[START OF Excerpted records]
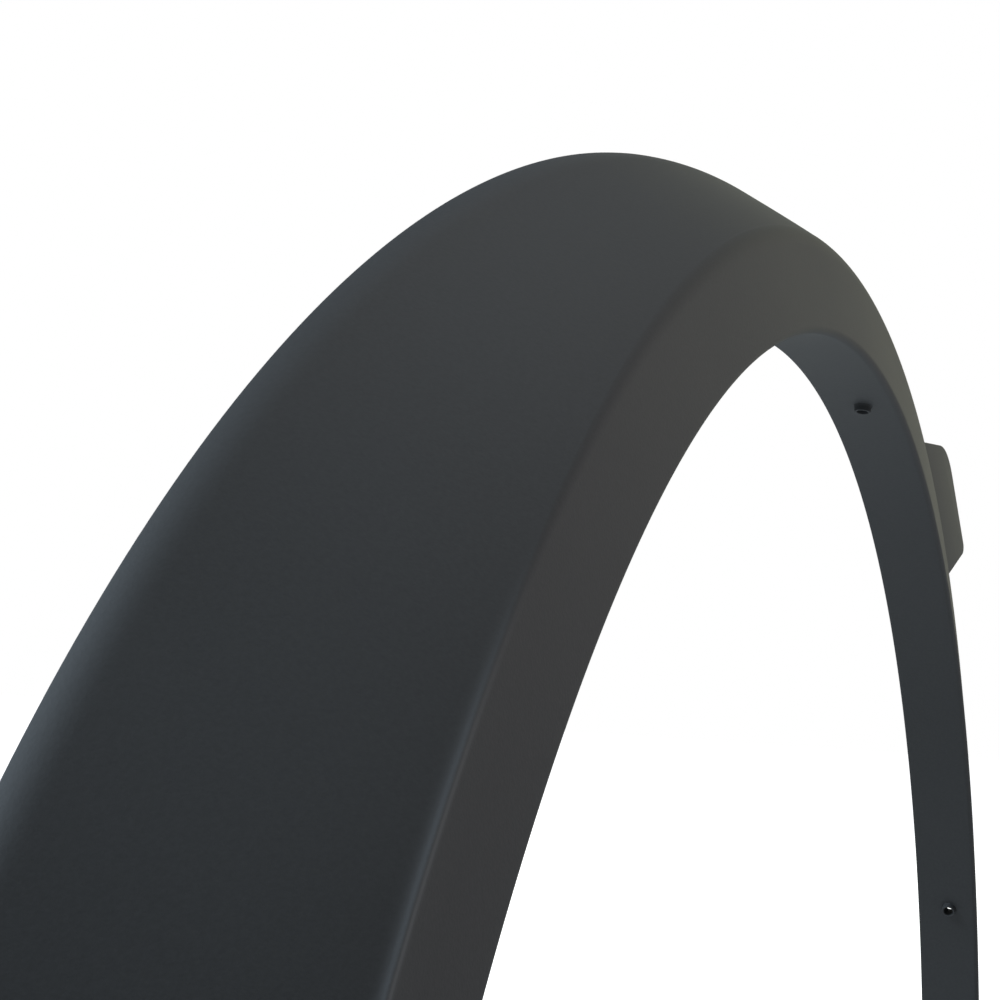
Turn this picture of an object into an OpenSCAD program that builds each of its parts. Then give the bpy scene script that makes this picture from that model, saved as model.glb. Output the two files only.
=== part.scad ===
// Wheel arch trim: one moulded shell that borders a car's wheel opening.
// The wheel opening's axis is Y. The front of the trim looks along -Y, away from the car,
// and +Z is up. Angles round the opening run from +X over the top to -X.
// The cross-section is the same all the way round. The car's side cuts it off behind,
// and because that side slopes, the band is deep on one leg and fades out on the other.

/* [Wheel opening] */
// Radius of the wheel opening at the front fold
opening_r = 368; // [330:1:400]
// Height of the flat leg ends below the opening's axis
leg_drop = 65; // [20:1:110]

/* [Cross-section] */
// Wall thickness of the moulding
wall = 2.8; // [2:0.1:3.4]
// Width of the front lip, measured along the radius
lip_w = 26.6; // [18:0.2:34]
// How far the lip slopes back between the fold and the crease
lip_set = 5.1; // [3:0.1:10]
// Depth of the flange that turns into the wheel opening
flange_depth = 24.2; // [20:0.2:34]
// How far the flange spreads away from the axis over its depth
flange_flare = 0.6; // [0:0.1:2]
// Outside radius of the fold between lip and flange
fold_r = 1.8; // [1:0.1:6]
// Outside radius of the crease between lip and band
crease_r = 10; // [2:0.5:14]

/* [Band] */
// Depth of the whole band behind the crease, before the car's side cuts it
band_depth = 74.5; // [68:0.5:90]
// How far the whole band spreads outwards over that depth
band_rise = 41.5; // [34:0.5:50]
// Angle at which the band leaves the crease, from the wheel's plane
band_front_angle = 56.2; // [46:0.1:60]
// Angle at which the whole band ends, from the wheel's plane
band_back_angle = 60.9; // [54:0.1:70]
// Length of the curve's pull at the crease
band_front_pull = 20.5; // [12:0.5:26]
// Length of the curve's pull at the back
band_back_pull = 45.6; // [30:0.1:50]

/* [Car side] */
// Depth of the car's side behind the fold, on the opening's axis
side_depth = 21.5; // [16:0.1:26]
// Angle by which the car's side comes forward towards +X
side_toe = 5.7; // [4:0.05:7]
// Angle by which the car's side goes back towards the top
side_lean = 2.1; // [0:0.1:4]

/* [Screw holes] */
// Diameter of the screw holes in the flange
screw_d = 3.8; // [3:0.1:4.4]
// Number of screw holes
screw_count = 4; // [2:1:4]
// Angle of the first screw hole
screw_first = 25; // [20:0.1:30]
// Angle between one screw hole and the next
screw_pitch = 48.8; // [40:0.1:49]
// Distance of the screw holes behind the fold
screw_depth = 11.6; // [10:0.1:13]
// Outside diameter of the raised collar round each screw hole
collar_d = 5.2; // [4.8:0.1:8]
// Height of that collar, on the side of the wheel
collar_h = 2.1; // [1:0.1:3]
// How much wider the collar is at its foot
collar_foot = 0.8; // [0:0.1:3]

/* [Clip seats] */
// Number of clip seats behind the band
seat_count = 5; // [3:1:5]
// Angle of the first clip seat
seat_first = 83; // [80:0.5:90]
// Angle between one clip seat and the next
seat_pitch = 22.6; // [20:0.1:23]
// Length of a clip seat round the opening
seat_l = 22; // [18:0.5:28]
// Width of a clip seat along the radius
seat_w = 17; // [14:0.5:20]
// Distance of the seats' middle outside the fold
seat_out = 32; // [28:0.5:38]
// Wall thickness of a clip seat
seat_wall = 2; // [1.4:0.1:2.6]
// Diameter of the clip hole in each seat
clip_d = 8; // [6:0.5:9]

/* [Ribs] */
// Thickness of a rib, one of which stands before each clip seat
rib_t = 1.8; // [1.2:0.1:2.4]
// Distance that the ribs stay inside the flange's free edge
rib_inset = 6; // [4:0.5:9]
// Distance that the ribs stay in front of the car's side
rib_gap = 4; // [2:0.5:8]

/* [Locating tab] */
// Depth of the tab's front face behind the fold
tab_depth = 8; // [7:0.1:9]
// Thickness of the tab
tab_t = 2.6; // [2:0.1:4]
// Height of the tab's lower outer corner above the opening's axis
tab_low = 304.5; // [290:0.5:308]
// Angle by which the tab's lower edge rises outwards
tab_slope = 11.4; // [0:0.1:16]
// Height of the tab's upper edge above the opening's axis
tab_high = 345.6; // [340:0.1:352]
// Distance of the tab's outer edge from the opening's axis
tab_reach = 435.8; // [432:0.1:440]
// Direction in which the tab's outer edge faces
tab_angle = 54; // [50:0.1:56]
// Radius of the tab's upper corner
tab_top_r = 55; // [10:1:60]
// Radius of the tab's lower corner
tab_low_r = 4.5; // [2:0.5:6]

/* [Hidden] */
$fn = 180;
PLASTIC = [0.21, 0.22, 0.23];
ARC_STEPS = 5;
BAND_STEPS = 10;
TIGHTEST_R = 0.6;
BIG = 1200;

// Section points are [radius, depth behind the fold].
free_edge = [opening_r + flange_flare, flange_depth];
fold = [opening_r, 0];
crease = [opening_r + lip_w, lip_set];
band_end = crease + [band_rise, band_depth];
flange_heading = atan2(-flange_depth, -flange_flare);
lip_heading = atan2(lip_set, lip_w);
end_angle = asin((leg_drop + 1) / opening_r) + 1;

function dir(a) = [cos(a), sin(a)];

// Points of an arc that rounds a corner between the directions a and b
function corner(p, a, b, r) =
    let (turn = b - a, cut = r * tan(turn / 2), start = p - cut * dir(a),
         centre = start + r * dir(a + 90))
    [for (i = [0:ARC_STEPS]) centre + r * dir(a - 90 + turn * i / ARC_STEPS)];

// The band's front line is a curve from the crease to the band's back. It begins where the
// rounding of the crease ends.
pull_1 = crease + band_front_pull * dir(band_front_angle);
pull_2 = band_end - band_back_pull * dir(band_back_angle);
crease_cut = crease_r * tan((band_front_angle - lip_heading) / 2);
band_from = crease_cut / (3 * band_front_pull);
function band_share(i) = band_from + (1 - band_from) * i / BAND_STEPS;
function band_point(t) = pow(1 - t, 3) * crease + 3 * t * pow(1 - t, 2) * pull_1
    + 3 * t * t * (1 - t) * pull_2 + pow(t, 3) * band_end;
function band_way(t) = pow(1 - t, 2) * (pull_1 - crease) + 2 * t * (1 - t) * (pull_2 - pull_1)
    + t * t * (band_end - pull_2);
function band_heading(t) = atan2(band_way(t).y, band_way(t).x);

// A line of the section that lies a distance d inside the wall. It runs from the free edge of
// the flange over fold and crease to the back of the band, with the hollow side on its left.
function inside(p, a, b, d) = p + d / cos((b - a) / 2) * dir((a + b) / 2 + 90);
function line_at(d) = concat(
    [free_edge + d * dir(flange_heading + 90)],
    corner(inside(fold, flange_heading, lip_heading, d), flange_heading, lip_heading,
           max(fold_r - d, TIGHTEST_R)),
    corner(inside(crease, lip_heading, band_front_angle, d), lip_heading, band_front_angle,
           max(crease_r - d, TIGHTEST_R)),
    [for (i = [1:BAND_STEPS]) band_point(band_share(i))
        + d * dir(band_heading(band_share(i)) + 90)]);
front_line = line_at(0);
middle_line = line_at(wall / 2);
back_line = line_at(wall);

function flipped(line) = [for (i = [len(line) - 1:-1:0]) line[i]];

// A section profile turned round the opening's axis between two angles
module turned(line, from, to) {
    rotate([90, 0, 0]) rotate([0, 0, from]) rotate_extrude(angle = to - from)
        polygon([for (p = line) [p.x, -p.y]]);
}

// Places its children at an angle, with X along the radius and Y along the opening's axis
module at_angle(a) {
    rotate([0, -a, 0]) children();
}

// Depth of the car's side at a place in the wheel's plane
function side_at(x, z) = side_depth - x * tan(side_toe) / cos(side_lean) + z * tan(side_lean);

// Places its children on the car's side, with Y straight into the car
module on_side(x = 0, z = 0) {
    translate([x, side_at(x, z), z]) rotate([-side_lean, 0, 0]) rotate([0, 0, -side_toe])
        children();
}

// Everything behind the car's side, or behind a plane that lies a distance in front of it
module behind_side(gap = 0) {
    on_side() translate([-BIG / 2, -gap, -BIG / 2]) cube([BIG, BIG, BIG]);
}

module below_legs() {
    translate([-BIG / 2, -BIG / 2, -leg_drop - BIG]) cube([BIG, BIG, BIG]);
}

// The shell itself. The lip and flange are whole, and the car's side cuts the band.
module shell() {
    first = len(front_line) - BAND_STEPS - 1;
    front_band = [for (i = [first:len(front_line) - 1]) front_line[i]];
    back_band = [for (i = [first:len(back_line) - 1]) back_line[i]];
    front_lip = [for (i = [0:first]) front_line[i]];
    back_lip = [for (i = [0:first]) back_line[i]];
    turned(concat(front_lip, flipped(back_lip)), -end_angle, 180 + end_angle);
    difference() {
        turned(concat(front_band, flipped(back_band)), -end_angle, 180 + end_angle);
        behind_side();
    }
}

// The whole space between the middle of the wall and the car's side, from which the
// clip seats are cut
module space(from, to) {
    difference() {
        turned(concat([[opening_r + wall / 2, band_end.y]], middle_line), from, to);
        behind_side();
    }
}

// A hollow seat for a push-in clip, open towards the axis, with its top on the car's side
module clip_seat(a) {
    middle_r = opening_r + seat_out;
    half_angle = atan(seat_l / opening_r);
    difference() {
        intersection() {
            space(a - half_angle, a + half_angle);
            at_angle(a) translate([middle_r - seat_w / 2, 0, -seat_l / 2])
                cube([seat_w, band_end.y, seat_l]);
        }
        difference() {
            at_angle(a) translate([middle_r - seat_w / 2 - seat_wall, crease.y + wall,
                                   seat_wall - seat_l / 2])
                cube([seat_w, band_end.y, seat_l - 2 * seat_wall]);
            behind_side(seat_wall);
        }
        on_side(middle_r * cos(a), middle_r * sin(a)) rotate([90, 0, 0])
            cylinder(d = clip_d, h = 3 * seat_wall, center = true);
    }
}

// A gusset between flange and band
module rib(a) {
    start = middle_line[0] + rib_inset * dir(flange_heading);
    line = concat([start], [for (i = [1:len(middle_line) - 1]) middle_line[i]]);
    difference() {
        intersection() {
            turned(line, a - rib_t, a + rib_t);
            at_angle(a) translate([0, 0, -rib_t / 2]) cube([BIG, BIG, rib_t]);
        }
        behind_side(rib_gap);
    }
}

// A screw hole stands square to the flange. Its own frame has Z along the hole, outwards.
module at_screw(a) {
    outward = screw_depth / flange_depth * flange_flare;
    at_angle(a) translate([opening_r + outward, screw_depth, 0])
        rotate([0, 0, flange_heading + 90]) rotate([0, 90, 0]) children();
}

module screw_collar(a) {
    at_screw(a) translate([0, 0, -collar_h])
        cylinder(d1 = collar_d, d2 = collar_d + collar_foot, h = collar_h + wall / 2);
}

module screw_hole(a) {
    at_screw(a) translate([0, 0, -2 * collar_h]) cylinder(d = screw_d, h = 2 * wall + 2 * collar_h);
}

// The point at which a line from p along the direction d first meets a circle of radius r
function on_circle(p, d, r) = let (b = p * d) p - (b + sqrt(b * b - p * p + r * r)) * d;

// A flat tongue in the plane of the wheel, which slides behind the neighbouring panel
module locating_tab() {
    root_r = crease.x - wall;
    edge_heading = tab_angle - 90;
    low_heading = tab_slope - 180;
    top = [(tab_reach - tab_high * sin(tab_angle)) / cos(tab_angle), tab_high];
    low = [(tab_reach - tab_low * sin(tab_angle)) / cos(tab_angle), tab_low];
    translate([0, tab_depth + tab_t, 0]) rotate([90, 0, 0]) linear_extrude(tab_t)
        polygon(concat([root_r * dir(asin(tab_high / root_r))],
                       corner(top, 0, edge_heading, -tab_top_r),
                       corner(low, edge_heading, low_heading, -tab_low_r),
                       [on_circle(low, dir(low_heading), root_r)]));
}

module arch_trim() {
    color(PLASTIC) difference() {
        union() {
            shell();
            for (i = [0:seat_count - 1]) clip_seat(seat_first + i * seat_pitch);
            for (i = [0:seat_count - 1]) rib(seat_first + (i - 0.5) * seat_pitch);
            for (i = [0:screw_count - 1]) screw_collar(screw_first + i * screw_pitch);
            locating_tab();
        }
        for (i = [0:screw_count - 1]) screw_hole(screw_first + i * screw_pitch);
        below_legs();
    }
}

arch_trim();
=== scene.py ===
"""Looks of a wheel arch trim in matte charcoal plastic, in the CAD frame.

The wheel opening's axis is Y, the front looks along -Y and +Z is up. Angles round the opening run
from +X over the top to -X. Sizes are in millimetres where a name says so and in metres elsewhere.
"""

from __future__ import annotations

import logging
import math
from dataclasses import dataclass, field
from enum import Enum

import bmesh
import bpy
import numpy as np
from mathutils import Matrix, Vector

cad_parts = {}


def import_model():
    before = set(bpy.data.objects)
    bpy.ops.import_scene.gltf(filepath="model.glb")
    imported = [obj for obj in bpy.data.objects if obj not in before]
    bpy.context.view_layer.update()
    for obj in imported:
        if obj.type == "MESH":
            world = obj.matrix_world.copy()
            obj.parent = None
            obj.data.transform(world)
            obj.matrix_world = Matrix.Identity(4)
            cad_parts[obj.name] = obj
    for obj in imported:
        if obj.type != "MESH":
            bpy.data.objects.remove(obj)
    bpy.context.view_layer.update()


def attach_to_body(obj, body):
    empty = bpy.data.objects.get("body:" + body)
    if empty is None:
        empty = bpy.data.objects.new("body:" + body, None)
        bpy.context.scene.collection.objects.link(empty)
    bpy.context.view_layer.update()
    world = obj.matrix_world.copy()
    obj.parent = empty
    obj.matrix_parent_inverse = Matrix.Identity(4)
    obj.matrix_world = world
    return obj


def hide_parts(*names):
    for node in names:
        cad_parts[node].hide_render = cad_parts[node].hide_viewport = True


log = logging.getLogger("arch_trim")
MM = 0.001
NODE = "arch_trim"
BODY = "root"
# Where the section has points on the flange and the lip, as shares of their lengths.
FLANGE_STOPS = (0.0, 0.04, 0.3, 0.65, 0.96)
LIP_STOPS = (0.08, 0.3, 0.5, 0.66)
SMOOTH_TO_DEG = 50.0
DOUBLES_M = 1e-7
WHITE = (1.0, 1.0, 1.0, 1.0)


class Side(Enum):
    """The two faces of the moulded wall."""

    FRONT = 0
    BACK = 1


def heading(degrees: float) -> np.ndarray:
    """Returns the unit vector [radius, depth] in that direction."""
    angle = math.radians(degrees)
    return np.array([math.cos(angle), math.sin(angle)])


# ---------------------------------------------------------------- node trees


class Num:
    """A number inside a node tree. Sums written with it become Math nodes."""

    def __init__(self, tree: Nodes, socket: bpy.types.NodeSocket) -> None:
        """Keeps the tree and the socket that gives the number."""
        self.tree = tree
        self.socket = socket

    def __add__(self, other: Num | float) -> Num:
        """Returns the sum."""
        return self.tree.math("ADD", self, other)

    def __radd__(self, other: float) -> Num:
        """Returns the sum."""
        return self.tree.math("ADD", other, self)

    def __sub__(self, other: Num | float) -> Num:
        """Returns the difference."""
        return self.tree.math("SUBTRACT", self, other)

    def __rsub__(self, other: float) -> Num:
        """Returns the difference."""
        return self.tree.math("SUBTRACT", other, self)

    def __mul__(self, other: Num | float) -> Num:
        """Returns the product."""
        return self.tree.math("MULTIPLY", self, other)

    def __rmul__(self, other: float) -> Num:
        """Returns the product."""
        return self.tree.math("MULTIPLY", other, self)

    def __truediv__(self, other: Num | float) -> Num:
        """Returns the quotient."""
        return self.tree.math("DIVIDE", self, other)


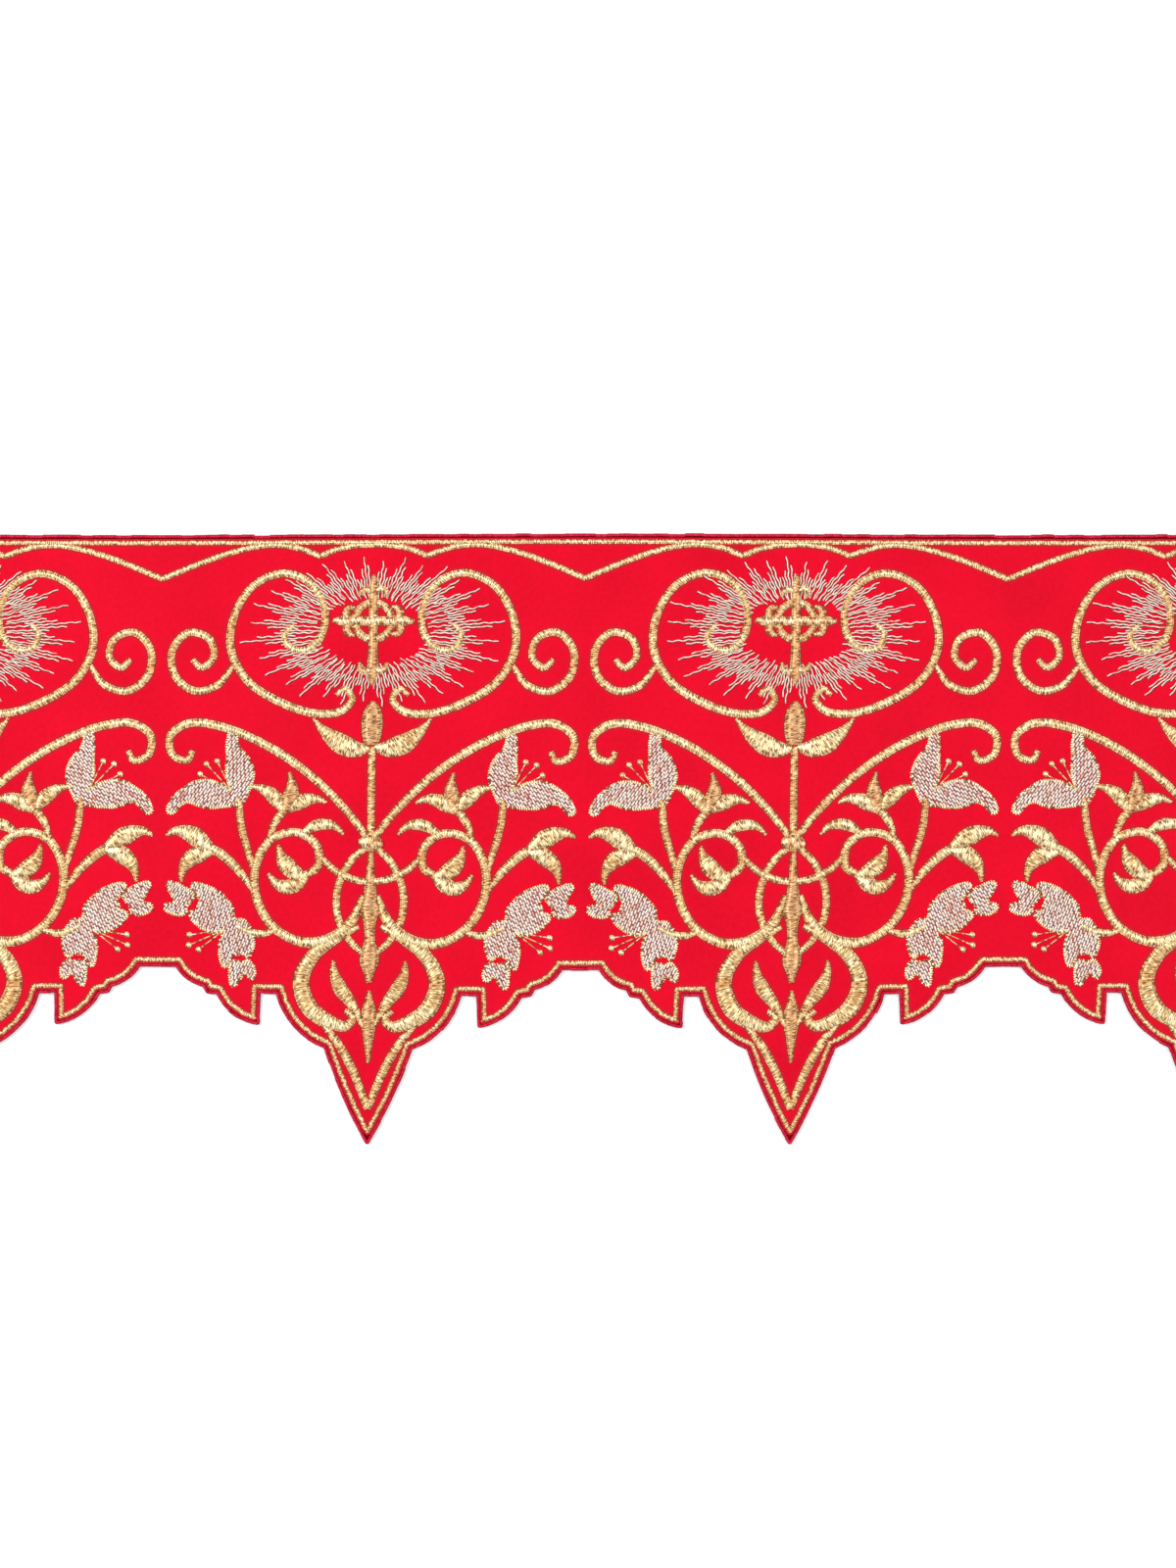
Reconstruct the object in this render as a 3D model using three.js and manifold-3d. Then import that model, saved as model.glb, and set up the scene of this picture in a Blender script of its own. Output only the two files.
[END OF Excerpted records]
Above are records; repeat only the lines starting at the line with "the neighbouring panel" and ending at the line with "cad_parts[obj.name] = obj", exactly as they appear, both included.

(The solution):
// A flat tongue in the plane of the wheel, which slides behind the neighbouring panel
module locating_tab() {
    root_r = crease.x - wall;
    edge_heading = tab_angle - 90;
    low_heading = tab_slope - 180;
    top = [(tab_reach - tab_high * sin(tab_angle)) / cos(tab_angle), tab_high];
    low = [(tab_reach - tab_low * sin(tab_angle)) / cos(tab_angle), tab_low];
    translate([0, tab_depth + tab_t, 0]) rotate([90, 0, 0]) linear_extrude(tab_t)
        polygon(concat([root_r * dir(asin(tab_high / root_r))],
                       corner(top, 0, edge_heading, -tab_top_r),
                       corner(low, edge_heading, low_heading, -tab_low_r),
                       [on_circle(low, dir(low_heading), root_r)]));
}

module arch_trim() {
    color(PLASTIC) difference() {
        union() {
            shell();
            for (i = [0:seat_count - 1]) clip_seat(seat_first + i * seat_pitch);
            for (i = [0:seat_count - 1]) rib(seat_first + (i - 0.5) * seat_pitch);
            for (i = [0:screw_count - 1]) screw_collar(screw_first + i * screw_pitch);
            locating_tab();
        }
        for (i = [0:screw_count - 1]) screw_hole(screw_first + i * screw_pitch);
        below_legs();
    }
}

arch_trim();
=== scene.py ===
"""Looks of a wheel arch trim in matte charcoal plastic, in the CAD frame.

The wheel opening's axis is Y, the front looks along -Y and +Z is up. Angles round the opening run
from +X over the top to -X. Sizes are in millimetres where a name says so and in metres elsewhere.
"""

from __future__ import annotations

import logging
import math
from dataclasses import dataclass, field
from enum import Enum

import bmesh
import bpy
import numpy as np
from mathutils import Matrix, Vector

cad_parts = {}


def import_model():
    before = set(bpy.data.objects)
    bpy.ops.import_scene.gltf(filepath="model.glb")
    imported = [obj for obj in bpy.data.objects if obj not in before]
    bpy.context.view_layer.update()
    for obj in imported:
        if obj.type == "MESH":
            world = obj.matrix_world.copy()
            obj.parent = None
            obj.data.transform(world)
            obj.matrix_world = Matrix.Identity(4)
            cad_parts[obj.name] = obj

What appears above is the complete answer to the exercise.